Les récentes tentatives de médiation de la Russie ne font que corroborer cette hypothèse. Fin décembre, Sergueï Lavrov, chef de la diplomatie, annonçait après son entretien avec Lakhdar Brahimi, émissaire de l’ONU et de la Ligue arabe, « que les chances d’atteindre une solution politique existaient toujours ». Au même moment, le gouvernement russe invitait Moaz al-Khatib, chef de l’opposition syrienne, à négocier un règlement pacifique du conflit. En France, le gouvernement a clairement tranché en faveur de l’opposition. François Hollande a proposé mi-novembre à la Coalition de désigner un ambassadeur de la Syrie en France. Et Laurent Fabius milite pour une levée de l’embargo sur les « armes défensives ». « De ce point de vue, le gouvernement a été courageux », juge Jean-Pierre Filiu.
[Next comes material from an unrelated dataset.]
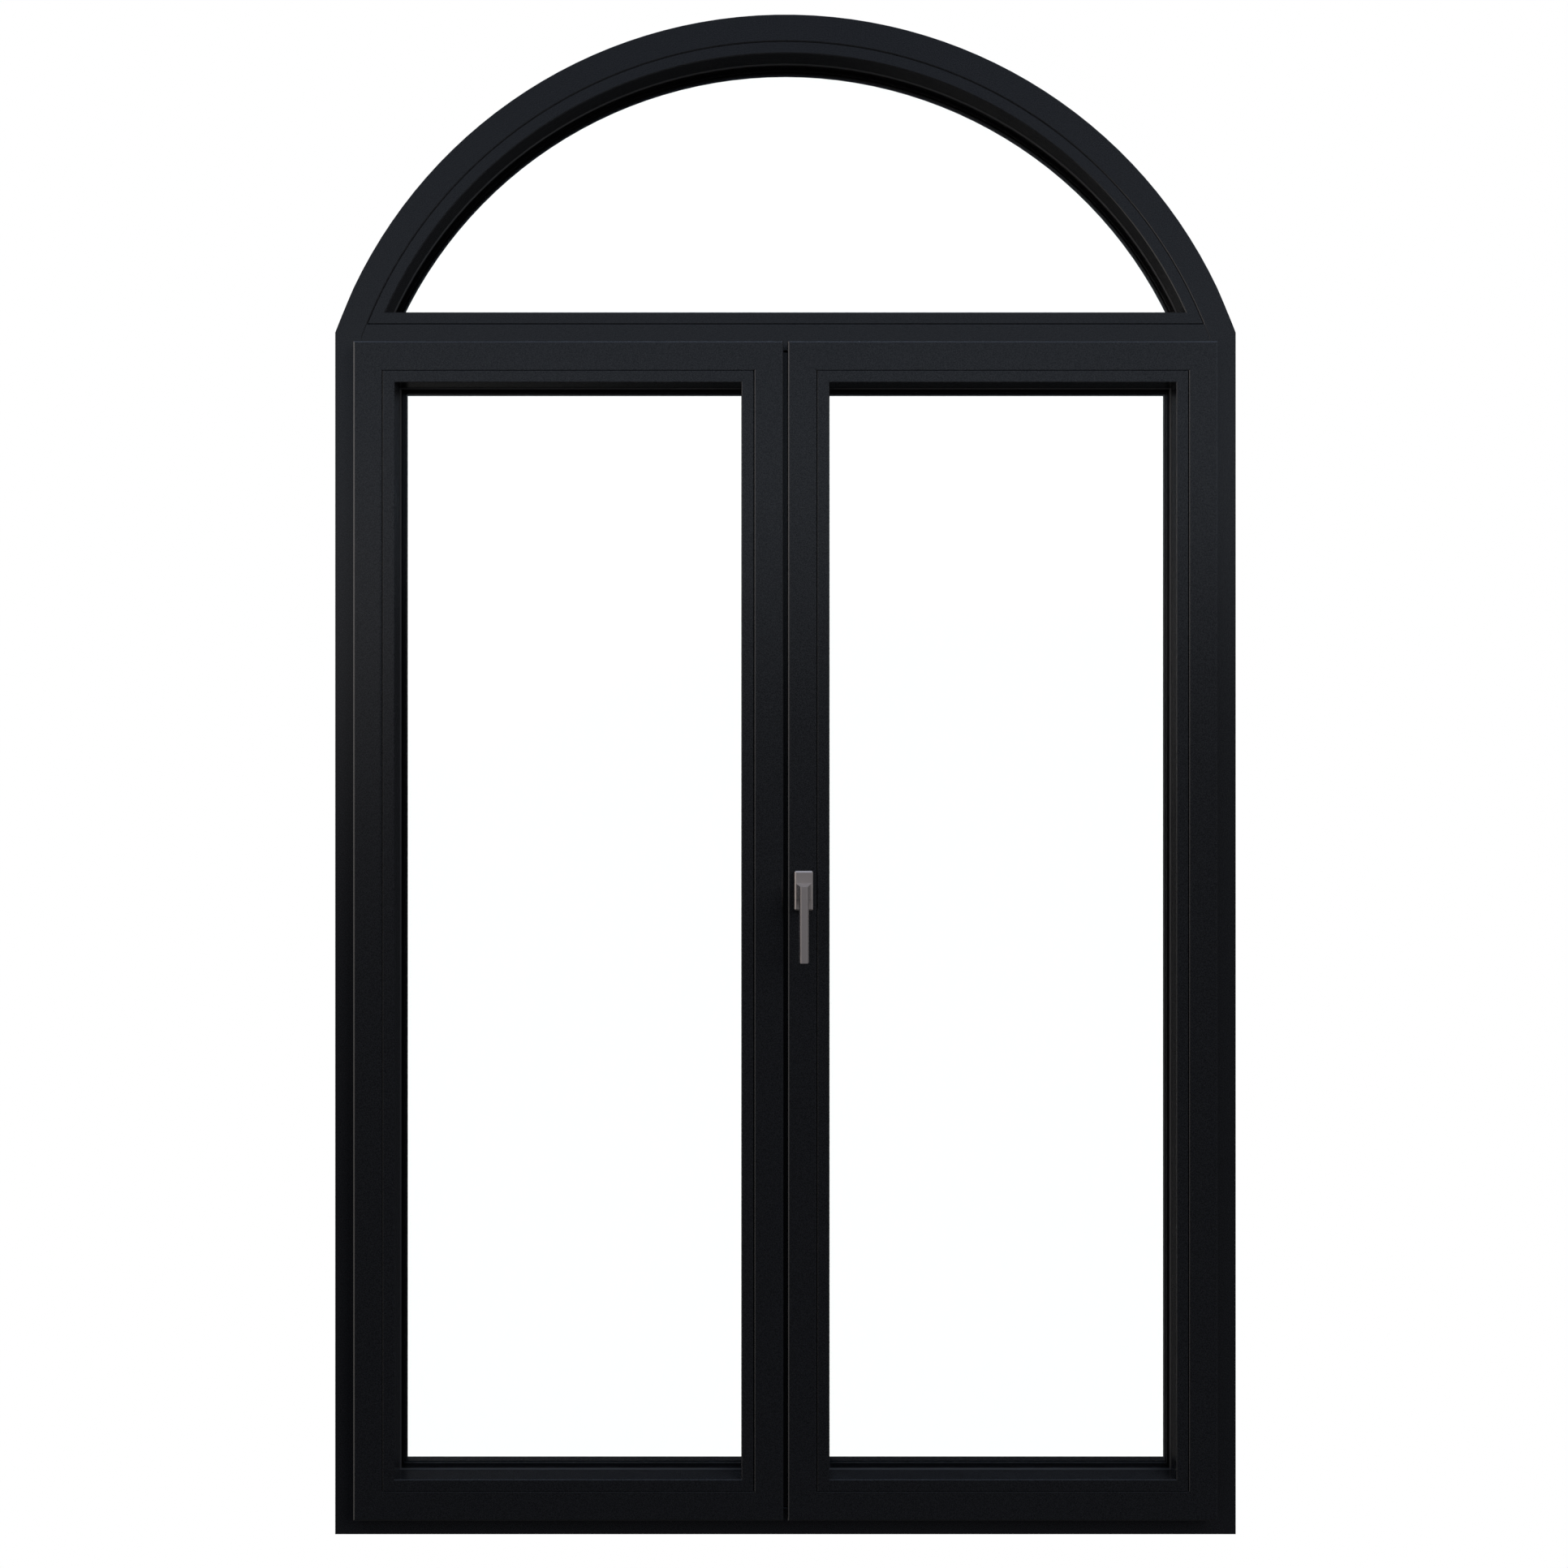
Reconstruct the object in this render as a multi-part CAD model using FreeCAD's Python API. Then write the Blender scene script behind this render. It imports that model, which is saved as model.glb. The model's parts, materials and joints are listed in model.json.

Mais beaucoup, à gauche, continuent de lire le conflit à travers le prisme du complot. «  Ce que je comprends, au fil des débats, c’est que la grille de lecture anti-impérialiste reste dominante  », ajoute le politologue, auteur récent du livre le Nouveau Moyen-Orient. Les peuples à l’heure de la Révolution syrienne  [^2]. « La révolution est toujours présentée comme l’œuvre de la CIA », regrette Jean Pierre Filiu. Les rebelles sont trop souvent désignés comme des « terroristes », qualification empruntée au gouvernement syrien. En novembre, un rapport du Haut-Commissariat de l’ONU qualifiait de « crimes de guerre » les exactions des rebelles. Entre cette définition d’ordre juridique et l’invocation du « terrorisme » empruntée à la propagande du régime syrien, il y a plus d’une nuance. Mais la crise syrienne est d’une infinie complexité.

[^2]: Le Nouveau Moyen-Orient , Jean-Pierre Filiu, Fayard, 400 p., 22 euros.